Tuesday, January 16, 2007

Bush's Saturday Night Massacre

Why aren't the national media running with this story? Bush is apparently quashing corruption investigations of prominent Republicans by replacing diligent US Attorneys with political hacks, circumventing Congress through a backdoor provision of the Patriot Act. You have to read it to believe it.

Two years left. Although at this point, Bush has done so much damage to the presidency and to the country that I'm not sure the Executive will ever be restored to its proper shape and place.

Tuesday, January 09, 2007

Congress's War-Making Powers, Again

Some "expert" on CNN named Amy Walters just agreed with the anchorwoman that Congress doesn't have a "concrete" way of influencing the President's "broad" war-making powers under the Constitution. Both of these individuals claimed that Congress's only point of leverage here is the power of the purse. Yet here is the relevant text of Article I Section 8 of the US Constitution, laying out the powers of the Congress with respect to war and military affairs:

To declare War, grant Letters of Marque and Reprisal, and make Rules concerning Captures on Land and Water;

To raise and support Armies, but no Appropriation of Money to that Use shall be for a longer Term than two Years;

To provide and maintain a Navy;

To make Rules for the Government and Regulation of the land and naval Forces


And the Constitution says of the President's powers only that he is "Commander-in-Chief." Now you can stare at that "commander-in-chief" provision all day and read all you want into it, as the President's lawyers do. But the clear intent of the Framers, to me, seems to have been to avoid the concentration of military power in the Executive. There is a powerful argument for at least shared or co-equal responsibility between the branches with respect to war-making (what Harold Koh has called "The National Security Constitution"), if not a pre-eminent role for Congress. My reading of the C-in-C clause is that it limits the President's discretion to everyday management and tactical decision-making in the Armed Forces, as would be prudent given the need for unitary and expeditious action in a theater of war. But at all times the President is to "Take Care that the Laws Be Executed," laws which the Executive after all has signed and made effective, no less in the realm of national security than on any other subject.

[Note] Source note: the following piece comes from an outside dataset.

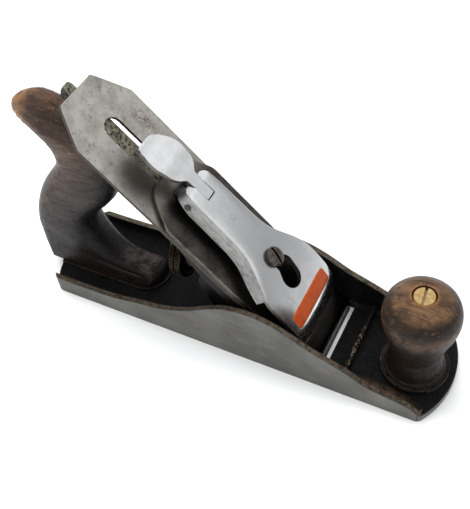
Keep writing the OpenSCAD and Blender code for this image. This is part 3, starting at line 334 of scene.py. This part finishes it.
# Frog
# A second iron casting, bolted to two seats in the floor. Its bed is milled at 45 degrees and bright, and
# the rest is japanned like the body. On the bed the x and z of the facing add up to the root of 2.
frog_iron, tree, shader, place, facing = finish_for("frog_iron")
facing_x, _, facing_z = axes(tree, facing)
bed = between(tree, plus(tree, facing_x, facing_z), 1.38, 1.4)
rub, _ = wear(tree, place, reach=0.0009)
matt = between(tree, cloud(tree, place, 140, 4, 0.6), 0.3, 0.7)
japan = mixed(tree, matt, seen(7, 7, 8), seen(15, 14, 14))
japan = tint(tree, japan, rub, seen(84, 72, 60), most=0.35)
cuts = between(tree, cloud(tree, place, 700, 3, 0.6, stretch=(1, 0.04, 1)), 0.35, 0.7)
milled = mixed(tree, cuts, seen(98, 95, 90), seen(134, 131, 126))
tone = mixed(tree, bed, japan, milled)
gloss = between(tree, bed, 0, 1, 0.38, 0.45)
shade_in(tree, shader, Base_Color=tone, Metallic=bed, Roughness=gloss, Specular_IOR_Level=0.14)
skin = times(tree, cloud(tree, place, 850, 3, 0.6), between(tree, bed, 0, 1, 1.0, 0.1))
roughen(tree, shader, skin, depth=0.0002)
dress(frog_iron, "frog")


# Screws, bolts, washers, pins, studs, springs and Y lever
# Mild steel turned on a lathe, spring steel pressed from sheet, and the Y lever's cast iron. Handling and
# oil have dulled them from grey to brown, and their slots hold dirt.
def turned_steel(name, light, dark, rough=0.38):
    """Grey steel from dark to light, with fine turning marks, rubbed corners and dirt in its slots."""
    steel, tree, shader, place, _ = finish_for(name)
    rub, dirt = wear(tree, place, reach=0.0004, spread=3.0, breakup=900.0)
    tone = mixed(tree, between(tree, cloud(tree, place, 420, 5, 0.65), 0.32, 0.68), light, dark)
    tone = tint(tree, tone, rub, seen(176, 172, 164), most=0.6)
    tone = tint(tree, tone, dirt, seen(30, 26, 22), most=0.7)
    gloss = between(tree, cloud(tree, place, 800, 4, 0.6), 0.3, 0.7, rough - 0.06, rough + 0.12)
    shade_in(tree, shader, Base_Color=tone, Metallic=1.0, Roughness=gloss)
    roughen(tree, shader, cloud(tree, place, 1500, 3, 0.6), depth=0.00003)
    return steel


dress(turned_steel("screw_steel", seen(138, 134, 126), seen(92, 86, 78)),
      "frog_bolts", "frog_washers", "frog_clip_screw", "y_lever_pin", "adjust_stud", "lateral_pin",
      "lateral_disc", "cap_iron_screw", "tote_bolt", "knob_bolt")
dress(turned_steel("blued_steel", seen(84, 88, 98), seen(56, 54, 56), rough=0.3),
      "lever_cap_spring", "frog_clip")
dress(turned_steel("y_lever_iron", seen(86, 80, 72), seen(48, 44, 40), rough=0.5), "y_lever")
dress(turned_steel("dark_steel", seen(104, 97, 92), seen(54, 49, 45), rough=0.3), "lever_cap_screw")


# Brass nuts, shifting screw and depth wheel
# Brass turned on a lathe and tarnished brown, with rubbed bright rims. Each nut has a slot for a
# screwdriver. The knurled wheel is painted nearly black with shade, apart from its rubbed rims.
def turned_brass(name, light, dark, bright):
    """Brass from dark to light with a bright colour on rubbed corners and near-black dirt in the slots."""
    brass, tree, shader, place, _ = finish_for(name)
    rub, dirt = wear(tree, place, reach=0.0005, spread=3.0, breakup=700.0)
    tone = mixed(tree, between(tree, cloud(tree, place, 380, 5, 0.65), 0.3, 0.7), light, dark)
    tone = tint(tree, tone, rub, bright, most=0.7)
    tone = tint(tree, tone, dirt, seen(34, 25, 16), most=0.8)
    gloss = between(tree, cloud(tree, place, 900, 4, 0.6), 0.3, 0.7, 0.26, 0.42)
    shade_in(tree, shader, Base_Color=tone, Metallic=1.0, Roughness=gloss)
    roughen(tree, shader, cloud(tree, place, 1400, 3, 0.6), depth=0.00003)
    return brass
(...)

Come the Constitutional Crisis

My sentiments exactly:
the president has ignored the Congress, not consulted the 110th Congress in any real way, has ignored the now longstanding views of the majority of the country's citizens and wants to plow ahead with an expansion of his own failed and overwhelmingly repudiated policy. The need for Congress to assert itself in such a case transcends the particulars of Iraq policy. It's important to confirm the democratic character of the state itself. The president is not a king. He is not a Stuart. And one more Hail Mary pass for George W. Bush's legacy just isn't a good enough reason for losing more American lives, treasure and prestige.

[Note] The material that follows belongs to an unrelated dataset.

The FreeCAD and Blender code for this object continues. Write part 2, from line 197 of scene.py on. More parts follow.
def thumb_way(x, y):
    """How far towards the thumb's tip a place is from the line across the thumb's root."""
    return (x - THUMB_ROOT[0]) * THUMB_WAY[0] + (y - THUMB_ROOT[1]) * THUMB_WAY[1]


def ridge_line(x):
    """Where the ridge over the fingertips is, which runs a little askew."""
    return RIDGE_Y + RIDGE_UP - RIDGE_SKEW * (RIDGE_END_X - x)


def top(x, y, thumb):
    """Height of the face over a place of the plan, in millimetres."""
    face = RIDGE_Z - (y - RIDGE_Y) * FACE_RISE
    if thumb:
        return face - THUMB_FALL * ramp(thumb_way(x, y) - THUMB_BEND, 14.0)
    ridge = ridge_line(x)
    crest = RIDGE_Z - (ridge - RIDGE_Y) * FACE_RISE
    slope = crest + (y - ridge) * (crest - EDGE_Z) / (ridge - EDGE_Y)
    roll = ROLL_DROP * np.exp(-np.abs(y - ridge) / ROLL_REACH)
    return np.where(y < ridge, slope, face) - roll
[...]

With this President, even more so than Nixon, Congress has no choice but to aggressively assert its constitutional prerogatives in defense of the popular will. War-making is not an area where Congress may merely advise and consent; as C.J. Marshall put it in Talbot v. Seeman (1801), Congress has the "whole powers of war" save, arguably, the tactical battleground decisions and emergency response powers implicit in the commander in chief clause.

Monday, January 08, 2007

Whaaa....?

Some time, maybe years from now, I hope some historian provides a convincing explanation for how lunatic right-wing cultural-political theories managed to get such a respectful audience in the post-9/11 discourse. For what it's worth, this is a pseudo-academic gloss on the argument given by Jerry Falwell and Pat Robertson for who really deserves the blame for 9/11.